Randolph Kinney
Elite Member
- Joined
- Apr 7, 2005
- Professional Status
- Retired Appraiser
- State
- North Carolina
What gets me, is why is a toothpick economy effecting the rest of the world? It is shear speculation/manipulation to rattle the markets and media hype. We have been worrying about Greece for the past 4 years, most Americans can't even find it on a map. :new_smile-l:
Europe is going to deal with this Greek crisis. The problem is that this is the beginning of a string of crises and not the end. They do not appear, at least in public, to want to deal with the systemic problem of too much debt in all the peripheral countries.
Germany is preparing to use the money it was going to pour into Greece to shore up its own banks (which hold Greek sovereign debt).
The cost of a weak country leaving the Euro is significant.
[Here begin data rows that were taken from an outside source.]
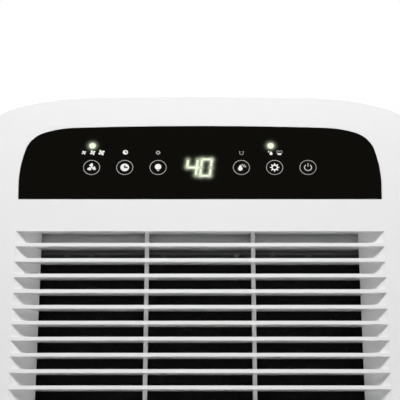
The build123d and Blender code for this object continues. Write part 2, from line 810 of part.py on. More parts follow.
with BuildPart() as tank_handle:
    arm_x = tank_half - tank_wall - 5.6
    for side in (-1, 1):
        ends = sorted((side * arm_x, side * (arm_x - 4)))
        rod((side * (arm_x - 2), handle_y, handle_z), 7, 4, "X")
        block((ends[0], handle_y - handle_reach, handle_z - 3), (ends[1], handle_y, handle_z + 3))
        rod((side * (arm_x + 2), handle_y, handle_z), pin_radius, 10, "X")
    rod((0, handle_y - handle_reach, handle_z), 4, 2 * arm_x, "X")

with BuildPart() as tank_float:
    rod((float_x, float_y, float_z), 2.5, 37, "X")
    block((float_x - 14, -20, float_z - 3), (float_x + 14, float_y + 2.4, float_z + 2.4))
    block((float_x - 14, -62, float_z - 24), (float_x + 14, -20, float_z + 2.4))

with BuildPart() as float_magnet:
    rod((float_x, -41, float_z + 4.4), 5, 4, "Z")


def caster_fork(x, y):
    """Swivel fork with its stem and axle."""
    with BuildPart() as fork:
        rod((x, y, 39), stem_radius, 11.6, "Z")
        rod((x, y, 31.6), 12, 4.2, "Z")
        for side in (-1, 1):
            centre = x + side * (wheel_half + 1.6)
            with BuildSketch(Plane.YZ.offset(centre - 1)):
                with BuildLine():
                    Polyline(
                        (y - 9, 33.6),
                        (y + 11, 33.6),
                        (y + caster_trail + 5, wheel_radius),
                        (y + caster_trail - 5, wheel_radius),
                        close=True,
                    )
                make_face()
                with Locations((y + caster_trail, wheel_radius)):
                    Circle(5)
            extrude(amount=2)
        rod((x, y + caster_trail, wheel_radius), axle_radius, 2 * wheel_half + 4, "X")
    return fork.part


def caster_wheel(x, y):
    """Wheel with rounded tread and a bored hub."""
    with BuildPart() as wheel:
        rod((x, y + caster_trail, wheel_radius), wheel_radius, 2 * wheel_half, "X")
        fillet(wheel.edges().filter_by(GeomType.CIRCLE), 2)
        rod((x, y + caster_trail, wheel_radius), axle_radius + running_gap, 60, "X", Mode.SUBTRACT)
    return wheel.part


save(front_shell.part, "front_shell")
save(rear_shell.part, "rear_shell")
save(exhaust_grille.part, "exhaust_grille")
save(left_grip.part, "left_grip")
save(right_grip.part, "right_grip")
save(control_panel.part, "control_panel")
save(panel_carrier.part, "panel_carrier")
save(display_board.part, "display_board")
save(digit_module.part, "digit_module")
save(touch_springs.part, "touch_springs")
save(humidity_sensor.part, "humidity_sensor")
save(intake_frame.part, "intake_frame")
save(filter_frame.part, "filter_frame")
save(filter_mesh.part, "filter_mesh")
save(coil_tubes(evaporator_y), "evaporator_tubes")
save(coil_fins(evaporator_y), "evaporator_fins")
save(coil_tubes(condenser_y), "condenser_tubes")
save(coil_fins(condenser_y), "condenser_fins")
save(drip_tray.part, "drip_tray")
save(bay_partition.part, "bay_partition")
save(fan_shroud.part, "fan_shroud")
save(motor_bracket.part, "motor_bracket")
save(fan_motor.part, "fan_motor")
save(fan_impeller.part, "fan_impeller")
save(compressor_feet.part, "compressor_feet")
save(compressor_can.part, "compressor_can")
save(terminal_cover.part, "terminal_cover")
save(compressor_grommets.part, "compressor_grommets")
save(compressor_studs.part, "compressor_studs")
save(accumulator.part, "accumulator")
save(accumulator_strap.part, "accumulator_strap")
save(suction_pipe, "suction_pipe")
save(discharge_pipe, "discharge_pipe")
save(filter_drier.part, "filter_drier")
save(control_box.part, "control_box")
save(control_box_lid.part, "control_box_lid")
save(main_board.part, "main_board")
save(run_capacitor.part, "run_capacitor")
save(tank_switch.part, "tank_switch")
save(drain_spout.part, "drain_spout")
save(drain_plug.part, "drain_plug")
save(cord_gland.part, "cord_gland")
save(shell_screw_set.part, "shell_screws")
save(base_screw_set.part, "base_screws")
save(base_pan.part, "base_pan")
save(water_tank.part, "water_tank")
save(tank_cover.part, "tank_cover")
save(level_window.part, "level_window")
save(tank_handle.part, "tank_handle")
save(tank_float.part, "tank_float")
save(float_magnet.part, "float_magnet")
for spot, (x, y) in caster_spots.items():
    save(caster_fork(x, y), f"caster_fork_{spot}")
    save(caster_wheel(x, y), f"caster_wheel_{spot}")
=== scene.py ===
"""Looks of a compressor dehumidifier: finishes for every piece, and the panel's printed and lit marks."""

import json
import math

import bmesh
import bpy
import numpy as np
from mathutils import Matrix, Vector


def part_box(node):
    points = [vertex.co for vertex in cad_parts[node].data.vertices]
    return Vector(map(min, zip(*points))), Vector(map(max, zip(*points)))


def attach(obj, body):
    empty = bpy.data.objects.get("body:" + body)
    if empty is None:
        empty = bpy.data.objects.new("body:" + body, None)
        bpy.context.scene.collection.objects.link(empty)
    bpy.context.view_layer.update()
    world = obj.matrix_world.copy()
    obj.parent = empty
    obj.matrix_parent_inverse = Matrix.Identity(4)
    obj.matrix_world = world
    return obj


bl_info = {
    "name": "Dehumidifier looks",
    "version": (1, 0, 0),
    "blender": (4, 5, 0),
    "location": "3D View > Sidebar > Dehumidifier",
    "description": "Finishes a dehumidifier's casing and draws its panel marks",
    "category": "Object",
}

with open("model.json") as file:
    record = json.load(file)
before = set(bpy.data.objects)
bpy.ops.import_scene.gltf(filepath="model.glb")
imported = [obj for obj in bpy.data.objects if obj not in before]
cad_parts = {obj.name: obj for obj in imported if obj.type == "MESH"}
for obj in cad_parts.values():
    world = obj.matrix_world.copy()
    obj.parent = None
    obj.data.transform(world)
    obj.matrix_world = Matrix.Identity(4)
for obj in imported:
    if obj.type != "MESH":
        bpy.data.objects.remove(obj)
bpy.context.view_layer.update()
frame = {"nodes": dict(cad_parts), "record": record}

MM = 0.001
LEAN = math.radians(17.0)
UP_FACE = np.array([0.0, math.sin(LEAN), math.cos(LEAN)])
OUT_OF_FACE = np.array([0.0, -math.cos(LEAN), math.sin(LEAN)])

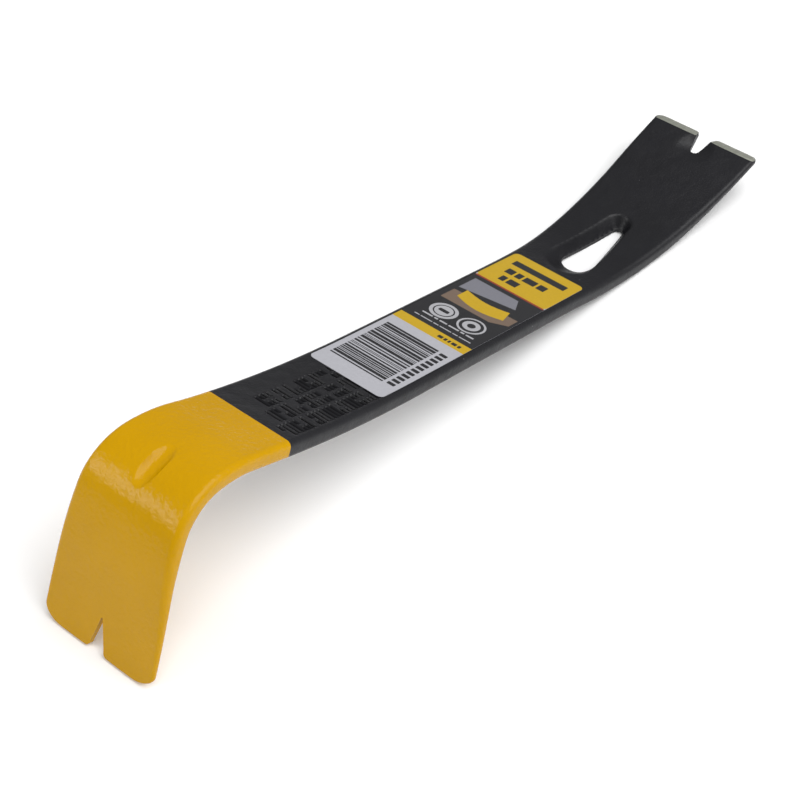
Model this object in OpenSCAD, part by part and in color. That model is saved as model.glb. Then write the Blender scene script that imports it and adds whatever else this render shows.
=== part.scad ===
// A flat pry bar forged from one strip of spring steel. One end is bent down into a hook claw,
// the other end rises gently and holds a keyhole nail slot and a straight claw. The hook is
// dipped in enamel, the rest is lacquered, and a label lies along the flat middle.
// The bar lies as it does on a bench: on the hook's tip and on the belly of the far bend.
// +X runs along the bar towards the straight claw and +Z is up. The origin is on the bench,
// under the middle of the bar.

/* [Bar] */
// Width of the straight middle
shank_w = 34.5; // [33:0.5:38]
// Thickness of the steel in the middle
steel_t = 5.6; // [5:0.1:6]
// Length of the straight middle
shank_len = 97; // [85:1:110]
// Radius of the rounded long edges
edge_r = 1.8; // [0.8:0.1:2.2]

/* [Hook claw] */
// Width across the hook's tip
hook_w = 45; // [42:0.5:52]
// Length over which the hook end widens
hook_flare = 96; // [85:1:110]
// Length of the straight part of the blade
blade_len = 28; // [26:0.5:36]
// Radius of the blade's gentle curve
blade_r = 132; // [100:1:180]
// Angle of the blade's gentle curve
blade_turn = 9; // [6:0.5:12]
// Radius of the main bend at mid thickness
bend_r = 18.5; // [17:0.5:22]
// Angle of the main bend
bend_turn = 64; // [58:1:70]
// Radius of the shoulder above the bend
shoulder_r = 48; // [40:1:60]
// Angle of the shoulder above the bend
shoulder_turn = 19; // [14:1:24]
// Radius of the slight rise before the shoulder
rise_r = 480; // [400:5:560]
// Angle of the slight rise before the shoulder
rise_turn = 9.7; // [8:0.1:11]
// Thickness at the hook's tip
hook_tip_t = 1.4; // [1.2:0.1:2.4]
// Length over which the blade thins to its tip
hook_taper = 58; // [40:1:80]
// Length along the blade of the hook's two round outer corners
hook_corner_len = 4.8; // [3:0.1:8]
// Width across the blade of the same corners
hook_corner_w = 7.5; // [3:0.5:10]
// Depth of the hook's V notch
hook_notch = 12.7; // [11:0.1:16]
// Half width of the hook's notch at its mouth
hook_mouth = 3.1; // [2.5:0.1:3.6]

/* [Stiffening dimple] */
// Where the dimple sits, as a part of the way round the bend
dimple_place = 0.7; // [0.5:0.05:0.75]
// Radius of the punch that presses the dimple
punch_r = 3.9; // [3:0.1:5]
// Depth of the dimple
dimple_depth = 1.7; // [1:0.1:2]
// Radius of the rib that it raises inside the bend
rib_r = 4.5; // [4:0.1:6]
// Height of the rib
rib_height = 1.5; // [1:0.1:1.8]

/* [Straight claw] */
// Width across the straight claw's tip
claw_w = 45.5; // [42:0.5:50]
// Length over which the claw end widens
claw_flare = 124; // [110:1:130]
// Radius of the claw's rise at mid thickness
claw_r = 162; // [140:1:180]
// Angle of the claw's rise
claw_turn = 26; // [22:0.5:30]
// Length of the straight part at the tip
claw_len = 32.5; // [28:0.5:38]
// Thickness at the start of the ground bevel
claw_tip_t = 2.8; // [2.2:0.1:3.4]
// Length over which the claw thins to its tip
claw_taper = 70; // [50:1:85]
// Radius of the claw's two outer corners
claw_corner = 3; // [1:0.5:5]
// Depth of the claw's notch
claw_notch = 11.5; // [10:0.1:14]
// Half width of the claw's notch at its mouth
claw_mouth = 3.9; // [3.2:0.1:4.6]
// Radius of the round root of the claw's notch
notch_root_r = 2; // [1.6:0.1:2.4]
// Radius of the coined dish around the notch's root
dish_r = 7.5; // [5:0.5:9]
// Depth of the coined dish
dish_depth = 1.5; // [0.8:0.1:2]
// Length of the bare ground bevel
bevel_len = 4; // [2.5:0.5:5]
// Thickness of the edge that the bevel leaves
edge_t = 0.8; // [0.5:0.1:1.2]

/* [Nail slot] */
// Distance from the claw's tip to the centre of the slot's wide end
slot_big_at = 86.6; // [82:0.1:90]
// Distance from the claw's tip to the centre of the slot's narrow end
slot_small_at = 61.2; // [60:0.1:65]
// Radius of the wide end, right through
slot_big_r = 6.2; // [4:0.1:6.5]
// Radius of the narrow end, right through
slot_small_r = 2.2; // [2:0.1:3.5]
// How far the bevel spreads the wide end on the top face
rim_big = 3.2; // [2:0.1:4]
// How far the bevel spreads the narrow end on the top face
rim_small = 3; // [1:0.1:3.5]
// How much further the bevel runs out beyond the wide end
rim_shift = 7; // [2:0.5:8]
// Depth of the upright land below the bevel
slot_land = 1; // [0.6:0.1:2]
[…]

Consequences include sovereign default, corporate default, collapse of the banking system and collapse of international trade. Were a stronger country such as Germany to leave the Euro, the consequences would include corporate default, recapitalization of the banking system and collapse of international trade.
We can avoid a debt debacle in the US, but doing so will mean reducing debt every year for 5-6 years in the teeth of a slow-growth economy and high unemployment. It will require enormous political will and mean many people will be unemployed longer and companies will be lost.
The global economy is at a crossroad that demands a decision – whom will our leaders defend? One choice is to defend bondholders – existing owners of mismanaged banks, unserviceable peripheral European debt, and lenders who misallocated capital by reaching for yield and fees by making mortgage loans to anyone with a pulse. Defending bondholders will require forced austerity in government spending of already depressed economies, continued monetary distortions, and the use of public funds to recapitalize poor stewards of capital. It will do nothing for job creation, foreclosure reduction, or economic recovery.